====== Data shown ======

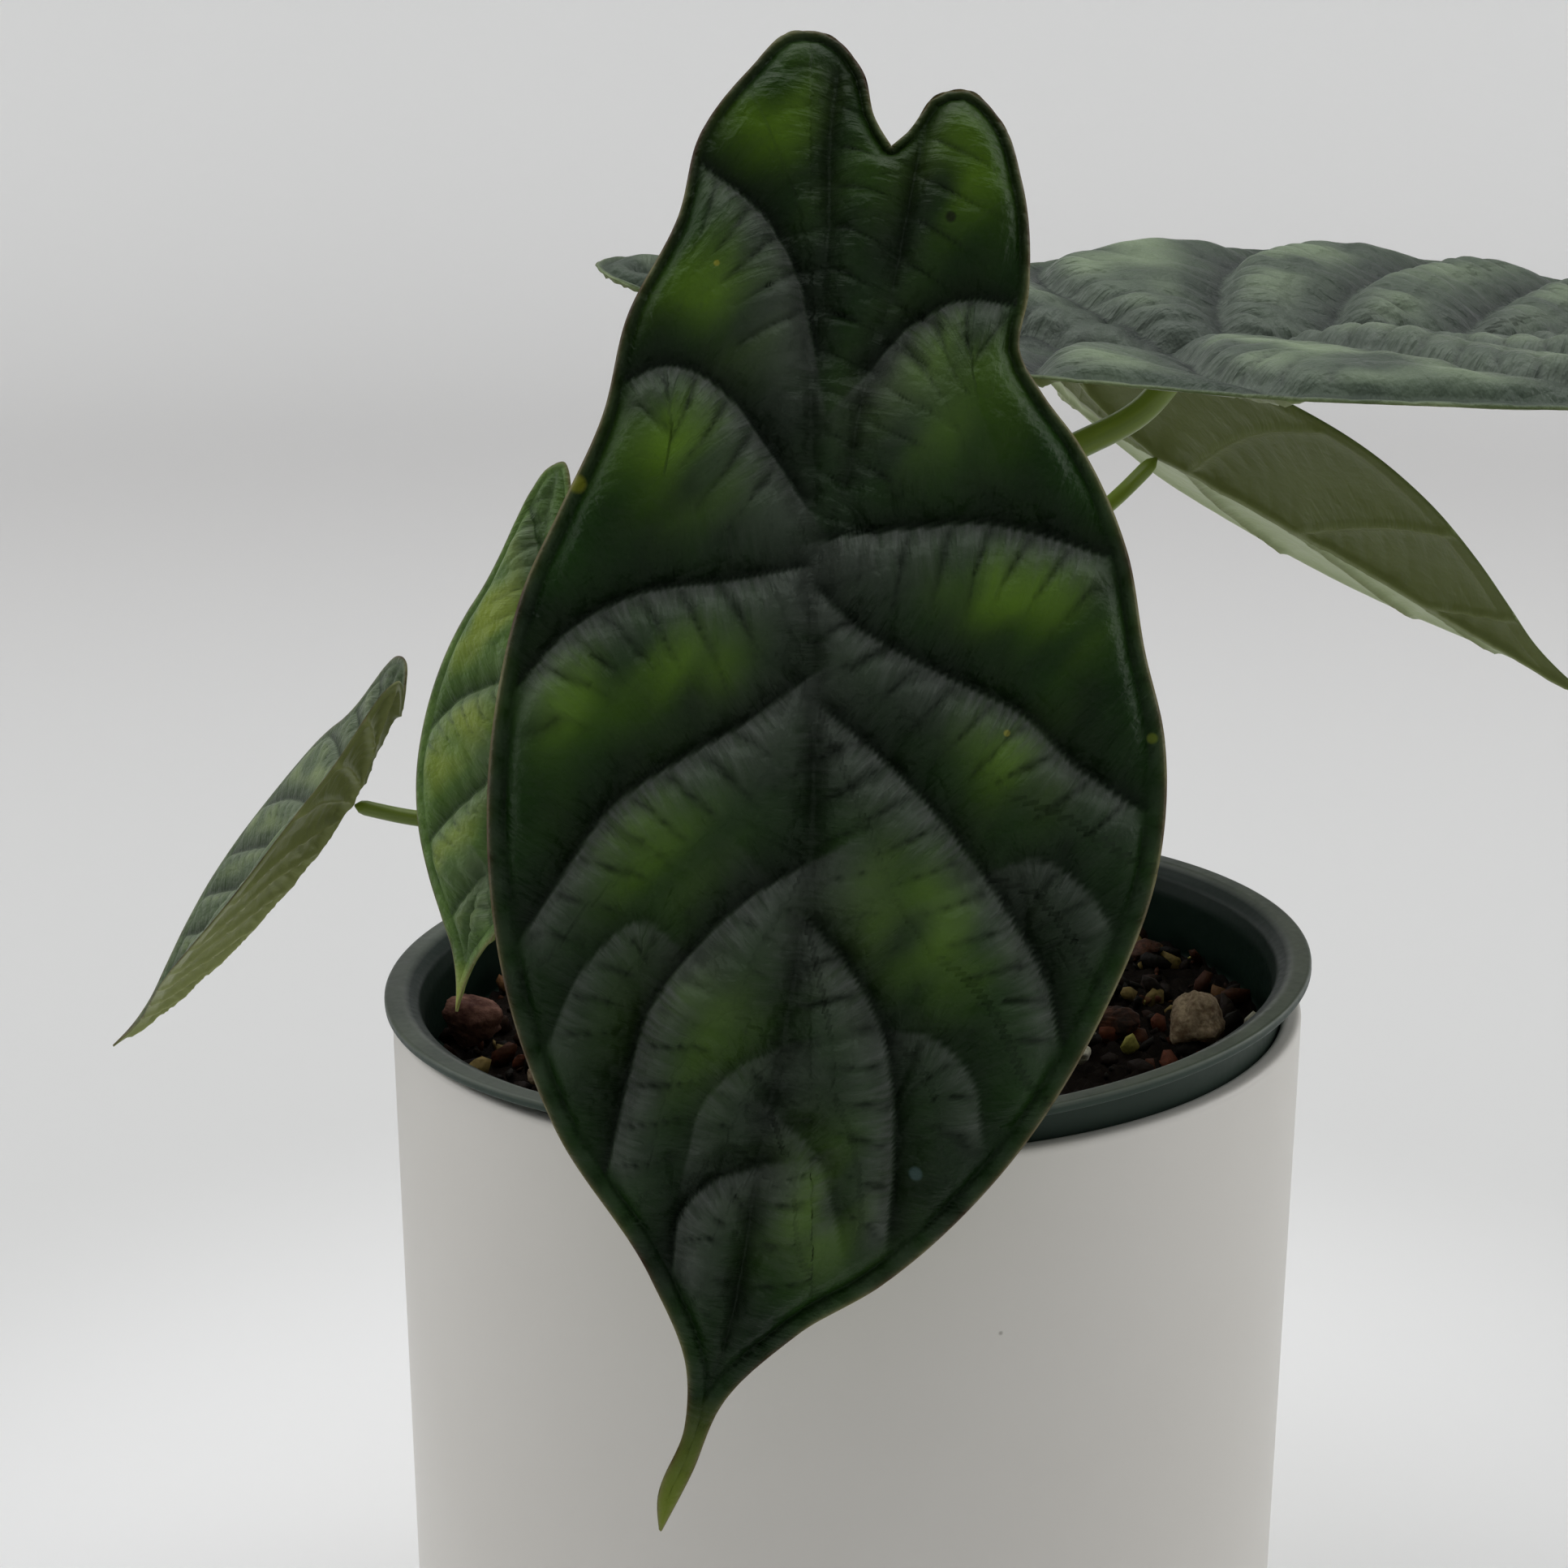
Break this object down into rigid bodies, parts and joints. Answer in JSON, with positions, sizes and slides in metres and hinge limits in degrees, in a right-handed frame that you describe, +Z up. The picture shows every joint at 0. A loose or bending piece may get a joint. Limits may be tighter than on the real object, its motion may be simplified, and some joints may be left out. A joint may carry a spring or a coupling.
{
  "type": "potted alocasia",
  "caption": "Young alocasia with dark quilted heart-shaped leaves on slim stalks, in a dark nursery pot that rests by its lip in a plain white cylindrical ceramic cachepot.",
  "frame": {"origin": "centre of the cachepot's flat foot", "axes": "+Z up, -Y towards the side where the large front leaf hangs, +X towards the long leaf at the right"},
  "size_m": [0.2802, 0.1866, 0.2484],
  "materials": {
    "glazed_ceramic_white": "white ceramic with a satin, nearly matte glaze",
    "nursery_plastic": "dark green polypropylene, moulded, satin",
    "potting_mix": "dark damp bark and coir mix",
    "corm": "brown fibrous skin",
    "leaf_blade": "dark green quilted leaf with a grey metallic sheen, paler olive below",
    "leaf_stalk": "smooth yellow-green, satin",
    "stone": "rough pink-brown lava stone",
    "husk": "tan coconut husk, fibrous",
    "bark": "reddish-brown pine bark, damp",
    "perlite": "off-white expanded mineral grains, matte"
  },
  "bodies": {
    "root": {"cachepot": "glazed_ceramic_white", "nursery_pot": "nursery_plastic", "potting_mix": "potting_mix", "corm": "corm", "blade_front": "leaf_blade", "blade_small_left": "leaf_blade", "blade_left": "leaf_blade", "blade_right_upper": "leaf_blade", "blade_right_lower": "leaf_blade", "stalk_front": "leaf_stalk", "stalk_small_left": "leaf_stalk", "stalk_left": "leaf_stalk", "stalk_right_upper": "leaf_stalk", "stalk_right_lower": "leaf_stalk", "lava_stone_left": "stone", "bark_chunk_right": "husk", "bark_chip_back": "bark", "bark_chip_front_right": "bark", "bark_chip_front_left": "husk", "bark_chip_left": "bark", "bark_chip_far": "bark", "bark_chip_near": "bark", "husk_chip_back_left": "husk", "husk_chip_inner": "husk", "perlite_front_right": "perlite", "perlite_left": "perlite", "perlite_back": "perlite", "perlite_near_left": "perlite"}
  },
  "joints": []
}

======

* _Exercise goal_: From the listing above, reproduce all the lines exactly.

* _Output below_:
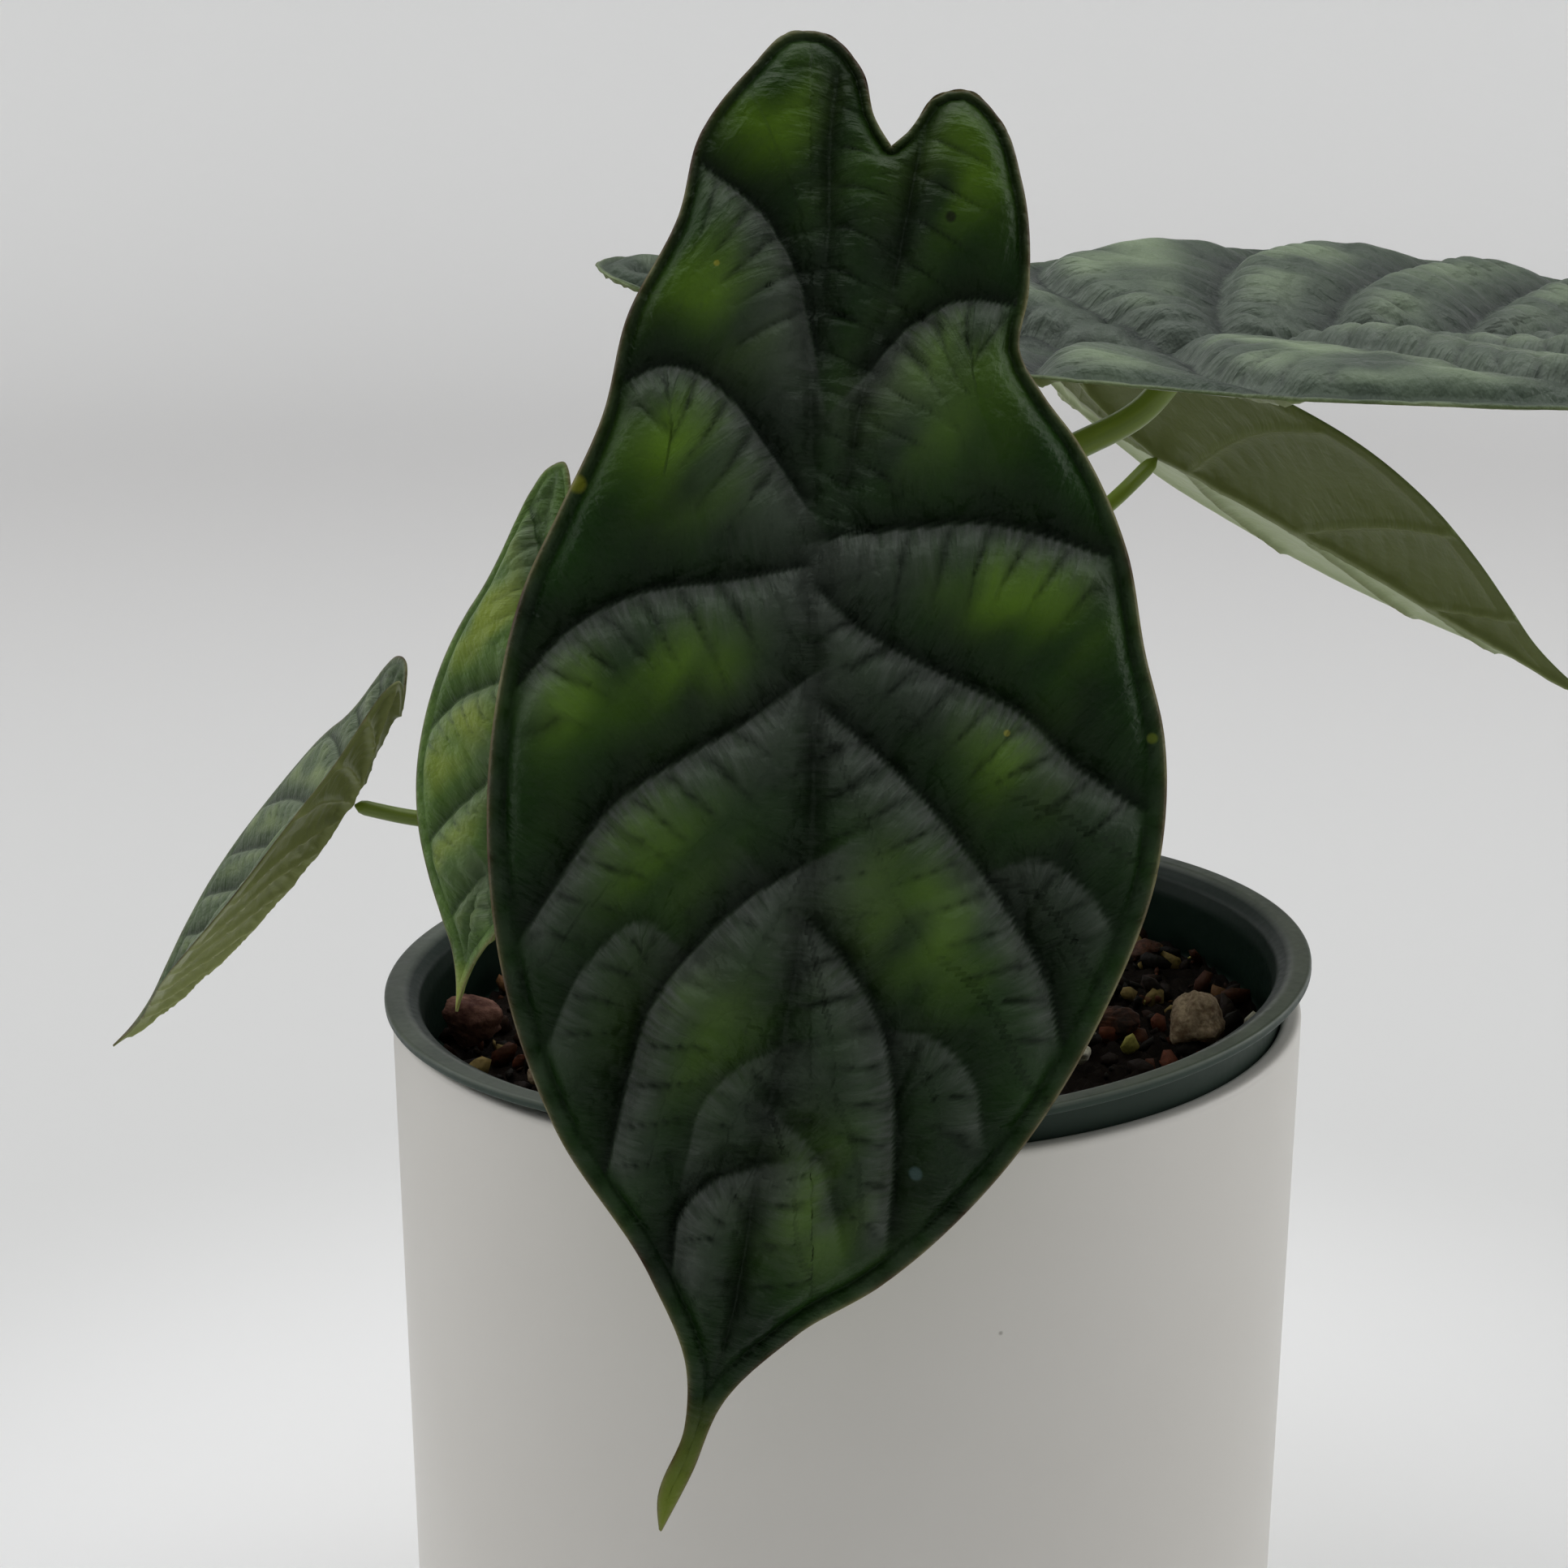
Break this object down into rigid bodies, parts and joints. Answer in JSON, with positions, sizes and slides in metres and hinge limits in degrees, in a right-handed frame that you describe, +Z up. The picture shows every joint at 0. A loose or bending piece may get a joint. Limits may be tighter than on the real object, its motion may be simplified, and some joints may be left out. A joint may carry a spring or a coupling.
{
  "type": "potted alocasia",
  "caption": "Young alocasia with dark quilted heart-shaped leaves on slim stalks, in a dark nursery pot that rests by its lip in a plain white cylindrical ceramic cachepot.",
  "frame": {"origin": "centre of the cachepot's flat foot", "axes": "+Z up, -Y towards the side where the large front leaf hangs, +X towards the long leaf at the right"},
  "size_m": [0.2802, 0.1866, 0.2484],
  "materials": {
    "glazed_ceramic_white": "white ceramic with a satin, nearly matte glaze",
    "nursery_plastic": "dark green polypropylene, moulded, satin",
    "potting_mix": "dark damp bark and coir mix",
    "corm": "brown fibrous skin",
    "leaf_blade": "dark green quilted leaf with a grey metallic sheen, paler olive below",
    "leaf_stalk": "smooth yellow-green, satin",
    "stone": "rough pink-brown lava stone",
    "husk": "tan coconut husk, fibrous",
    "bark": "reddish-brown pine bark, damp",
    "perlite": "off-white expanded mineral grains, matte"
  },
  "bodies": {
    "root": {"cachepot": "glazed_ceramic_white", "nursery_pot": "nursery_plastic", "potting_mix": "potting_mix", "corm": "corm", "blade_front": "leaf_blade", "blade_small_left": "leaf_blade", "blade_left": "leaf_blade", "blade_right_upper": "leaf_blade", "blade_right_lower": "leaf_blade", "stalk_front": "leaf_stalk", "stalk_small_left": "leaf_stalk", "stalk_left": "leaf_stalk", "stalk_right_upper": "leaf_stalk", "stalk_right_lower": "leaf_stalk", "lava_stone_left": "stone", "bark_chunk_right": "husk", "bark_chip_back": "bark", "bark_chip_front_right": "bark", "bark_chip_front_left": "husk", "bark_chip_left": "bark", "bark_chip_far": "bark", "bark_chip_near": "bark", "husk_chip_back_left": "husk", "husk_chip_inner": "husk", "perlite_front_right": "perlite", "perlite_left": "perlite", "perlite_back": "perlite", "perlite_near_left": "perlite"}
  },
  "joints": []
}